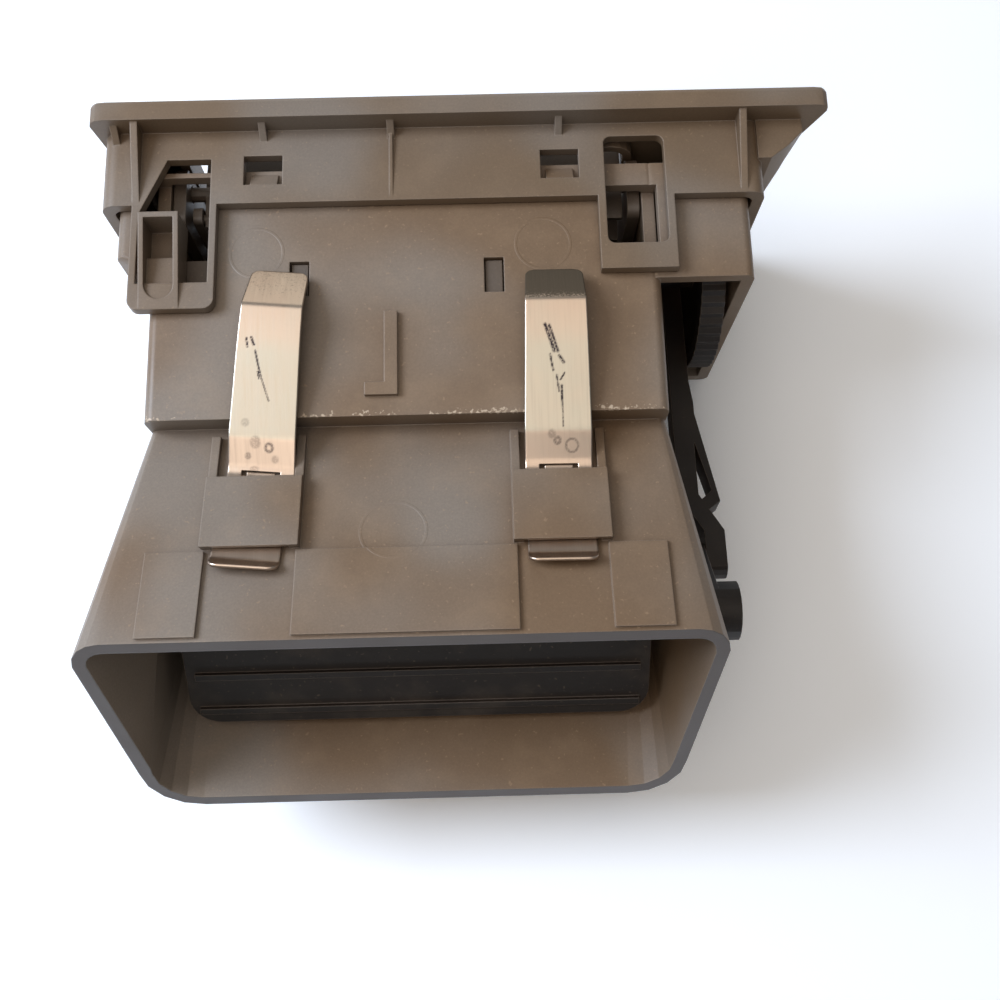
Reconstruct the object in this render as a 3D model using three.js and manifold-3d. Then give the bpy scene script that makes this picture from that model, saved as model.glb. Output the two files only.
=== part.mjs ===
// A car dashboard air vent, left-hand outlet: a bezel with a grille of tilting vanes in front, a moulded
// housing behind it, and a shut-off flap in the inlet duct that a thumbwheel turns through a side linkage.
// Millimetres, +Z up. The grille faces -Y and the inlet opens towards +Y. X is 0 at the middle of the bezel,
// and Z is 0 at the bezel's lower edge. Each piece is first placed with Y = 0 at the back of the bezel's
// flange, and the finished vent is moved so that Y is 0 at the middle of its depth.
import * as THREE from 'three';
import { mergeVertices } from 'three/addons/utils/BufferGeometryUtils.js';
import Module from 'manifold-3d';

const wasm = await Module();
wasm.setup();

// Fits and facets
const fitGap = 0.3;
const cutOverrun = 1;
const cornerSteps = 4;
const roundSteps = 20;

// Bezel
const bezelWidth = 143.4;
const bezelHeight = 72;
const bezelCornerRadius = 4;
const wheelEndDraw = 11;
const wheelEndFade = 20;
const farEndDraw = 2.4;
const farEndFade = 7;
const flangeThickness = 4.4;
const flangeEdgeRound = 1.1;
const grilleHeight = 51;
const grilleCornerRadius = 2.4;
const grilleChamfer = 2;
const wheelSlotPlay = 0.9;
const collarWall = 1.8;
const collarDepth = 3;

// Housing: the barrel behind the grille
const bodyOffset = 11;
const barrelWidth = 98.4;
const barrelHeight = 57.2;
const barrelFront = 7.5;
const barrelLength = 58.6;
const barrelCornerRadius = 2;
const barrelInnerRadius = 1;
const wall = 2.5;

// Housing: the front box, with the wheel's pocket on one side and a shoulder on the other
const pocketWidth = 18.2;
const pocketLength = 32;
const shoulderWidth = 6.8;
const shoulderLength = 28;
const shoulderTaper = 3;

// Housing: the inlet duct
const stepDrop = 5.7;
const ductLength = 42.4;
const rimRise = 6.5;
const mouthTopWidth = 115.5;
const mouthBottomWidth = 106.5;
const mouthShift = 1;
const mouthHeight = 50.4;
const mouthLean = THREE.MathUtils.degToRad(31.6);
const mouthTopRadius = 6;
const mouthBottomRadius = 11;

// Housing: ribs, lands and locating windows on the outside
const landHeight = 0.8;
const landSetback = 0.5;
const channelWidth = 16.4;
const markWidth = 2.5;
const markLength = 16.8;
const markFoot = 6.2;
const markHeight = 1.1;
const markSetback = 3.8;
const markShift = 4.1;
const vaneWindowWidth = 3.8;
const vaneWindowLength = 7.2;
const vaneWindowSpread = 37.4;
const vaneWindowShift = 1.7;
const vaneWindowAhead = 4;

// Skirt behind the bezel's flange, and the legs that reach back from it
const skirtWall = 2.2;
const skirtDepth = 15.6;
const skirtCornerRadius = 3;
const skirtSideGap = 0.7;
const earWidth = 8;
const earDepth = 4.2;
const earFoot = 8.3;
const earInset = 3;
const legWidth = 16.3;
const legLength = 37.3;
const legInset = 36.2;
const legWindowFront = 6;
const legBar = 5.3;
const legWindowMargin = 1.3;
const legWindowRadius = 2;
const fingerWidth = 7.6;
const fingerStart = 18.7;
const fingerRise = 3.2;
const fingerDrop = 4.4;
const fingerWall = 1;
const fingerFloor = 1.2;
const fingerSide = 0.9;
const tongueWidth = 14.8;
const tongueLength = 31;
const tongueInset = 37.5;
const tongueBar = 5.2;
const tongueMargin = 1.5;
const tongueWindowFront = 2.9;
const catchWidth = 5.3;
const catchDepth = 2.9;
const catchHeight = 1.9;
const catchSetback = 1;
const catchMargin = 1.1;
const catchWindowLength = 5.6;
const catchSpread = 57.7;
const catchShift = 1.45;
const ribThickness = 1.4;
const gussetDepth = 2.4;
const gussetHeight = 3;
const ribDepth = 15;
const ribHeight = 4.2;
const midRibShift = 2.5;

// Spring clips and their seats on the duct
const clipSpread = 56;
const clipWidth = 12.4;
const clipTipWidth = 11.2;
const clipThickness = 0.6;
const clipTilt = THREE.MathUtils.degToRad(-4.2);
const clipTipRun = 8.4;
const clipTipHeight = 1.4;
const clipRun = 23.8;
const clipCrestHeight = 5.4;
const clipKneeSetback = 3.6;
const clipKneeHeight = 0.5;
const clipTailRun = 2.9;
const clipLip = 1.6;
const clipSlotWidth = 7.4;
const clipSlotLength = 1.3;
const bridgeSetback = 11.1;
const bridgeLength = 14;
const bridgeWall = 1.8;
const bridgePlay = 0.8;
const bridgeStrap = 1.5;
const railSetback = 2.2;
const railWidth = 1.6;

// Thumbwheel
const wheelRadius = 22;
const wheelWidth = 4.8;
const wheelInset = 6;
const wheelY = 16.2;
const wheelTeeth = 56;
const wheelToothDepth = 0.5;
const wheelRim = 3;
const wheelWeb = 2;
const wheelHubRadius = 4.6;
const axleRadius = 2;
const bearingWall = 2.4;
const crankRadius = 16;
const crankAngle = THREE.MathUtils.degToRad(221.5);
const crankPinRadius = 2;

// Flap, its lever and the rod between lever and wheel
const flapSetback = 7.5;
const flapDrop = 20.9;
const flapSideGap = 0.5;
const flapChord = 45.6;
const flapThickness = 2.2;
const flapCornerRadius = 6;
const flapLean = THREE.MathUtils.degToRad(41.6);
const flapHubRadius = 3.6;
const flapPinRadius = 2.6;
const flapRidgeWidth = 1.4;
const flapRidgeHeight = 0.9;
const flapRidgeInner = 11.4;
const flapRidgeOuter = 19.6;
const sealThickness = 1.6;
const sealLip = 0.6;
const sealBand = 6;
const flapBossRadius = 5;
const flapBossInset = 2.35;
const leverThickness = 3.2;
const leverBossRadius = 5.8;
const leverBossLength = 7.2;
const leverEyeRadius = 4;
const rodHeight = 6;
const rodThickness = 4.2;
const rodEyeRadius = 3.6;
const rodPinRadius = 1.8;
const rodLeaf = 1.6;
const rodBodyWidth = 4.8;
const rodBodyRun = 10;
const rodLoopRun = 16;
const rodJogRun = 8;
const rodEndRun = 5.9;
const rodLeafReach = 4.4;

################

What you will do → Exactly as written, please reproduce the lines from the first line of the data to the line containing "const collarDepth = 3;", inclusive, and nothing else.

Reply to the task →
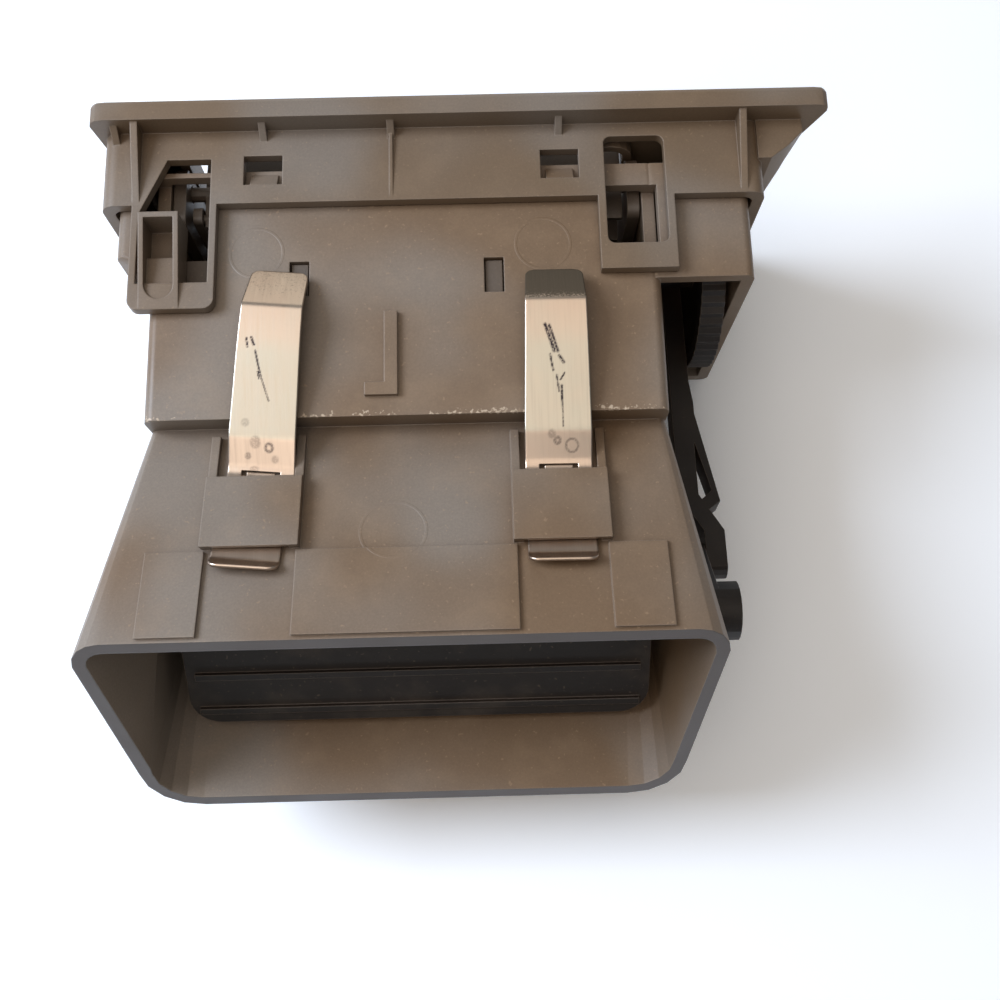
Reconstruct the object in this render as a 3D model using three.js and manifold-3d. Then give the bpy scene script that makes this picture from that model, saved as model.glb. Output the two files only.
=== part.mjs ===
// A car dashboard air vent, left-hand outlet: a bezel with a grille of tilting vanes in front, a moulded
// housing behind it, and a shut-off flap in the inlet duct that a thumbwheel turns through a side linkage.
// Millimetres, +Z up. The grille faces -Y and the inlet opens towards +Y. X is 0 at the middle of the bezel,
// and Z is 0 at the bezel's lower edge. Each piece is first placed with Y = 0 at the back of the bezel's
// flange, and the finished vent is moved so that Y is 0 at the middle of its depth.
import * as THREE from 'three';
import { mergeVertices } from 'three/addons/utils/BufferGeometryUtils.js';
import Module from 'manifold-3d';

const wasm = await Module();
wasm.setup();

// Fits and facets
const fitGap = 0.3;
const cutOverrun = 1;
const cornerSteps = 4;
const roundSteps = 20;

// Bezel
const bezelWidth = 143.4;
const bezelHeight = 72;
const bezelCornerRadius = 4;
const wheelEndDraw = 11;
const wheelEndFade = 20;
const farEndDraw = 2.4;
const farEndFade = 7;
const flangeThickness = 4.4;
const flangeEdgeRound = 1.1;
const grilleHeight = 51;
const grilleCornerRadius = 2.4;
const grilleChamfer = 2;
const wheelSlotPlay = 0.9;
const collarWall = 1.8;
const collarDepth = 3;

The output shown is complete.